Je me souviens des tout premiers jours après l’adoption du projet de loi 78, avant la venue des casseroles. Une chape de plomb venait de s’abattre sur le Québec. J’étais frappé de la rapidité avec laquelle une société peut voir la qualité de son débat public se détériorer et pourrir, et consterné par la puissance de la haine et de la peur lorsqu’elles se déchaînent, sans plus rien pour les contenir.
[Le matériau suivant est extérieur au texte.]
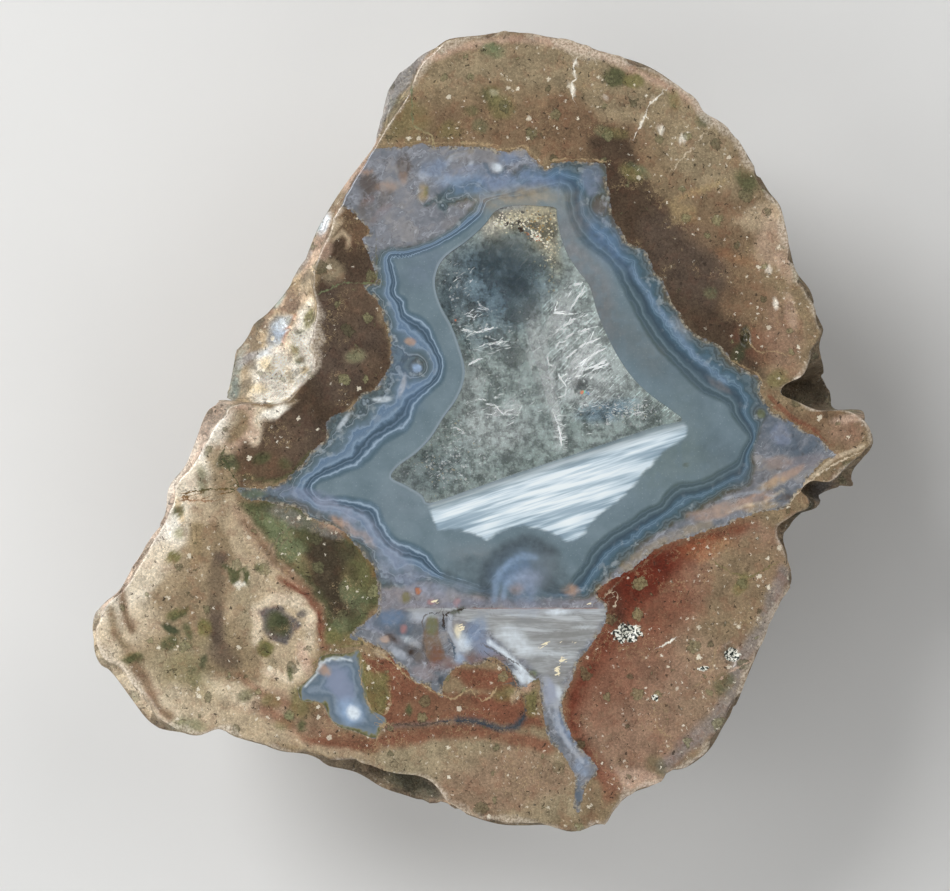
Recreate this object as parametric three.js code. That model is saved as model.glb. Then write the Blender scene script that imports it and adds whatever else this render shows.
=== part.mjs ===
// Half of a thunderegg: a nodule of brown rhyolite, sawn in two and polished, with a star of banded agate
// inside it and clear quartz in the middle of the star. It lies on its knobbly back with the cut face up
// and level. Millimetres, +Z up, +Y towards the rounded end of the nodule. The origin is on the surface
// that it rests on, under the middle of its outline.
import * as THREE from "three";

// Driving sizes
const HEIGHT = 44; // cut face above the surface it rests on
const QUARTZ_DEPTH = 9; // how far the clear quartz reaches under the cut face
const QUARTZ_TAPER = 0.72; // the quartz narrows to this share of its width at its foot
const QUARTZ_GAP = 0.15; // half the gap between the quartz and the hollow that it fills
const KNOB_HEIGHT = 5.6; // the back's large lumps
const WART_HEIGHT = 2.8; // the back's small lumps
const RIB_HEIGHT = 2.2; // and the ribs that run between them
const DRAW_IN = 2.2; // how far the back draws in under the girth, which leaves room for its lumps
const SINK = 1.7; // the back's lumps are worn flat where they would reach lower than the surface

// Where the outlines below are measured from: the hub, inside the quartz, from which every outline can be
// seen, and the foot of the nodule, under its middle.
const HUB = new THREE.Vector2(7, 0);
const FOOT = new THREE.Vector2(-2.5, -3.5);
const MIDDLE = new THREE.Vector2(0.1, -0.1); // middle of the outline, which goes to x = y = 0

// How finely the surfaces are divided
const COLUMNS = 168;
const SHOULDER_ROWS = 4;
const BACK_ROWS = 17;
const NEAR_SMOOTHING = 16; // degrees either side over which the outline is evened out under its edge,
const FAR_SMOOTHING = 60; // and towards the foot
const SMOOTHING_STEPS = 15;

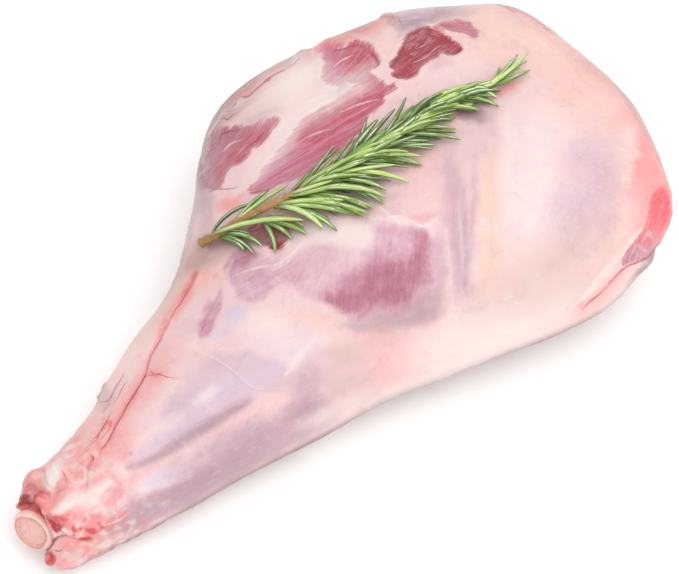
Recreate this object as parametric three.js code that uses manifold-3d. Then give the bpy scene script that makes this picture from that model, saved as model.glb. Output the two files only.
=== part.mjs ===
// A raw leg of lamb, lying on its side, with a sprig of rosemary laid over it.
// Millimetres, +Z up. X runs from the shank end to the rump end, +Y is the flank side,
// the floor is Z = 0, and the origin is on the floor under the middle of the leg.
import * as THREE from "three";
import { mergeVertices } from "three/addons/utils/BufferGeometryUtils.js";
import Module from "manifold-3d";

const wasm = await Module();
wasm.setup();

const { clamp, degToRad, lerp, smoothstep } = THREE.MathUtils;
const SAME_POINT = 1e-4; // points closer than this are one

// Closed body through a row of rings, each a list of points; both ends close on a middle point
function loft(rings, startMiddle, endMiddle) {
  const around = rings[0].length;
  const points = [...rings.flat(), startMiddle, endMiddle];
  const start = points.length - 2;
  const end = points.length - 1;
  const faces = [];
  rings.forEach((ring, r) => {
    for (let i = 0; i < around; i++) {
      const next = (i + 1) % around;
      const a = r * around + i;
      const b = r * around + next;
      if (r === 0) faces.push(start, b, a);
      if (r === rings.length - 1) {
        faces.push(end, a, b);
        continue;
      }
      faces.push(a, b, b + around, a, b + around, a + around);
    }
  });
  const geometry = new THREE.BufferGeometry().setFromPoints(points);
  geometry.setIndex(faces);
  return geometry;
}

function toSolid(geometry) {
  const bare = geometry.clone();
  bare.deleteAttribute("normal");
  bare.deleteAttribute("uv");
  const merged = mergeVertices(bare, SAME_POINT);
  return new wasm.Manifold(
    new wasm.Mesh({
      numProp: 3,
      vertProperties: merged.attributes.position.array,
      triVerts: new Uint32Array(merged.index.array),
    }),
  );
}

function toGeometry(solid) {
  const mesh = solid.getMesh();
  const geometry = new THREE.BufferGeometry();
  geometry.setAttribute("position", new THREE.BufferAttribute(mesh.vertProperties, 3));
  geometry.setIndex(new THREE.BufferAttribute(mesh.triVerts, 1));
  return geometry;
}

// The one body that is kept where a join leaves loose scraps or a sealed hollow
function largestPiece(solid) {
  return solid.decompose().reduce((best, piece) => (piece.volume() > best.volume() ? piece : best));
}

// Smooth curve through one column of a table of places along the leg
function through(table, column) {
  const slope = (i) => {
    const before = table[Math.max(i - 1, 0)];
    const after = table[Math.min(i + 1, table.length - 1)];
    return (after[column] - before[column]) / (after.x - before.x);
  };
  return (x) => {
    const i = clamp(table.findIndex((row) => row.x > x) - 1, 0, table.length - 2);
    const from = table[x >= table.at(-1).x ? table.length - 2 : i];
    const to = table[table.indexOf(from) + 1];
    const width = to.x - from.x;
    const t = clamp((x - from.x) / width, 0, 1);
    const t2 = t * t;
    const t3 = t2 * t;
    return (
      from[column] * (2 * t3 - 3 * t2 + 1) +
      slope(table.indexOf(from)) * width * (t3 - 2 * t2 + t) +
      to[column] * (3 * t2 - 2 * t3) +
      slope(table.indexOf(to)) * width * (t3 - t2)
    );
  };
}

// The leg: where its near edge, spine and far edge lie in plan, and how high it stands
const SHANK_END = -180;
const RUMP_END = 188;
const STATIONS = [
  { x: -182, near: -11, spine: 4, far: 25, top: 33 },
  { x: -155, near: -19, spine: 4, far: 33, top: 38 },
  { x: -136, near: -27, spine: 2, far: 34, top: 42 },
  { x: -95, near: -39, spine: 2, far: 46, top: 50 },
  { x: -57, near: -51, spine: 2, far: 54, top: 61 },
  { x: -23, near: -61, spine: 4, far: 77, top: 74 },
  { x: 5, near: -74, spine: 4, far: 97, top: 84 },
  { x: 21, near: -81, spine: 4, far: 106, top: 88 },
  { x: 47, near: -93, spine: 2, far: 109, top: 90 },
  { x: 86, near: -105, spine: -2, far: 100, top: 93 },
  { x: 124, near: -111, spine: -4, far: 93, top: 92 },
  { x: 155, near: -113, spine: -4, far: 79, top: 85 },
  { x: 190, near: -108, spine: -2, far: 70, top: 70 },
];
const nearEdge = through(STATIONS, "near");
const spineLine = through(STATIONS, "spine");
const farEdge = through(STATIONS, "far");
const topHeight = through(STATIONS, "top");
const RINGS = 58;
const RING_EASE = 1.35; // over 1, the rings stand closer towards the rump end
const RUMP_CAP = 0.4; // what the last ring leaves flat at the rump end
const AROUND = 50;
const ROUND_TOP = 2.15;
const ROUND_UNDER = 3;
const WAIST = 0.42; // height of the widest place, as a share of the top's
const SAG = 2; // how far the soft meat flattens on the floor
// Where each side of the plan begins to round off to the rump end, and how full the round is
const NEAR_CLOSING = { from: 72, fullness: 1.88 };
const FAR_CLOSING = { from: 105, fullness: 2.6 };
const TOP_CLOSING = { from: 80, fullness: 2.15 };
// The shank end: rounded over, dished round the bone, and slanting back to the far side
const SHANK_ROUND = 9;
const SHANK_MOUTH = 0.66; // size of the rounded end, as a share of the section behind it
const SHANK_RINGS = [0, 0.04, 0.16, 0.4, 0.7]; // where rings stand within the rounding, as shares of it
const SHANK_DISH = { share: 0.5, depth: 3, dip: 1 };
const SLANT = 0.3;
const SLANT_LENGTH = 70;

// Bone: the shin bone's lower end, sawn slantwise, and its shaft inside the shank
const BONE_FACE = new THREE.Vector3(-186, 10, 18);
const BONE_FACE_NORMAL = new THREE.Vector3(-0.9, -0.25, 0.36);
const BONE_INNER_END = new THREE.Vector3(-36, 8, 36);

const power = (value, exponent) => Math.sign(value) * Math.abs(value) ** exponent;

function closing({ from, fullness }, x) {
  const u = clamp((x - from) / (RUMP_END - from), 0, 1);
  return (1 - u ** fullness) ** (1 / fullness);
}

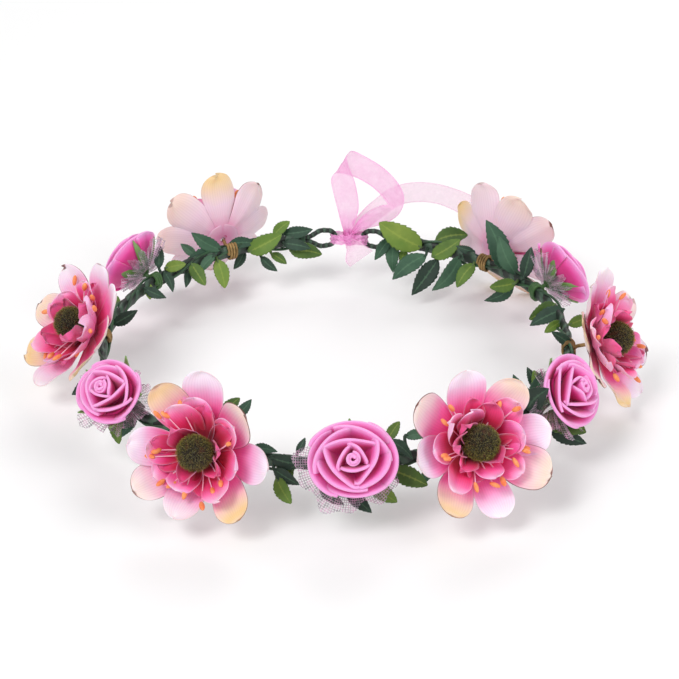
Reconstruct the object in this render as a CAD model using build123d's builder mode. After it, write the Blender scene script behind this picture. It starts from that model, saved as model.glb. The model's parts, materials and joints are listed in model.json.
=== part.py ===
"""A flower crown: a tape-wrapped wire band with silk flowers, foam roses, net, leaf sprigs and a ribbon tie.

Millimetres, +Z up. The origin is the centre of the head opening, on the surface the crown rests on.
Angles round the band are measured from the front (-Y) towards the right (+X): the tie is near 176 degrees.
"""

import os
from math import cos, degrees, radians, sin

from build123d import *

os.makedirs("parts", exist_ok=True)

# ---- driving dimensions -------------------------------------------------------------------------
RING_R = 92.0            # radius of the band's centreline: a 57 cm head inside it
BAND_Z = 21.9            # height of the band above the surface
FLOWER_R = 27.5          # radius of a silk flower
ROSE_R = 14.2            # radius of a foam rose
TIE_ANGLE = 176.0        # where the ribbon joins the two ends
LEFT_HINGE = -44.5       # where the left half of the band is taken to bend
RIGHT_HINGE = 41.5       # where the right half is taken to bend
HINGE_GAP = 0.4          # slit between band sections at each bend

TAPE_W, TAPE_H = 3.0, 5.2            # section of the tape-wrapped band
WIRE_R = 0.65                        # steel core wire
WIRE_SPACING = 2.4                   # between the two runs of core wire
WRAP_R = 1.15                        # tape-wrapped wire at the end loops
WIRE_CLEAR = 0.02                    # tape's bore over the wire
TIE_HALF_GAP = 4.8                   # from the tie's middle to each end loop
LOOP_LENGTH = 14.5                   # end loop, beyond the tape
LOOP_HALF_H = 3.6                    # end loop, centreline half height

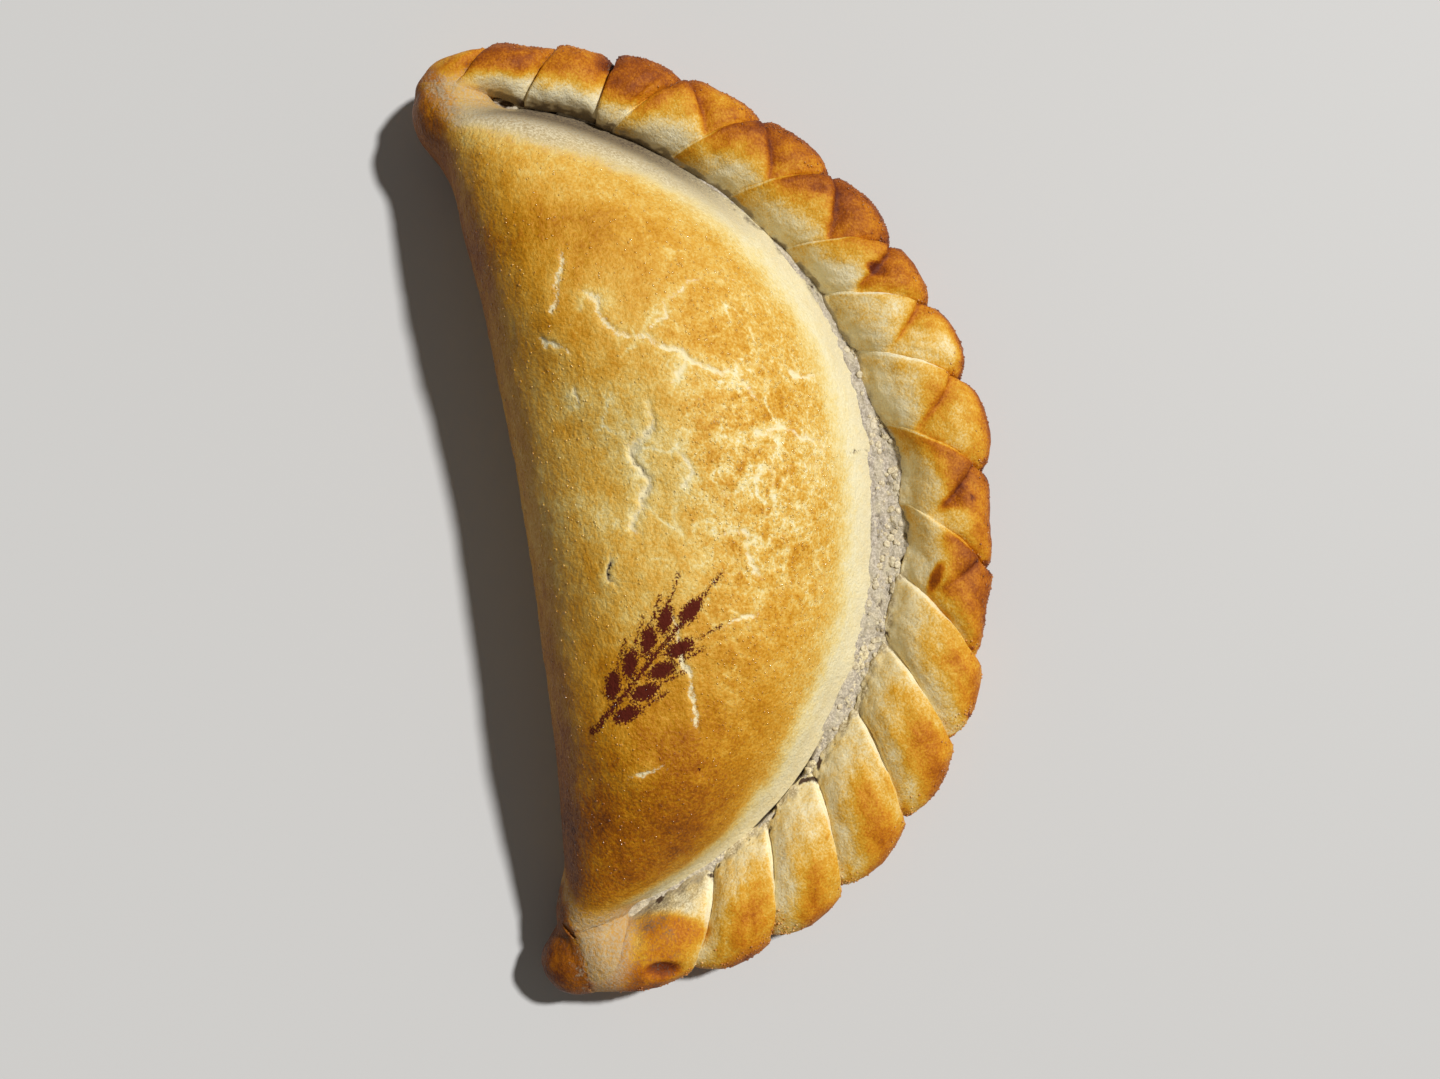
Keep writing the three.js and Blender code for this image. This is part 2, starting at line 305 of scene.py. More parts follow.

Certes, nous avons résisté, et sur ce plan, remporté quelques victoires : un an plus tard, la loi 12 est abrogée, Jean Charest est défait, et élever la voix ne demande plus autant d’air. Mais absolument rien ne nous prémunit contre les dérives présentées par 99%Média. Les forces policières et les cracheurs de fiel n’ont eu aucun compte à rendre pour leurs gestes et leurs paroles. Il nous faut cette enquê­te publique indépendante sur les comportements policiers lors du Printemps érable. Et l’un des moyens de l’obtenir, c’est de faire connaître Déri­ves à notre entourage, et ce, peu importe la couleur du carré.


[2Un court-métrage réalisé par Samer Beyhum, l’un des membres de 99%Média, aborde cette question de plus près. Voir La loi 78 et le printemps arabe, www.youtube.com/watch?v=dBQVgc5oqjg.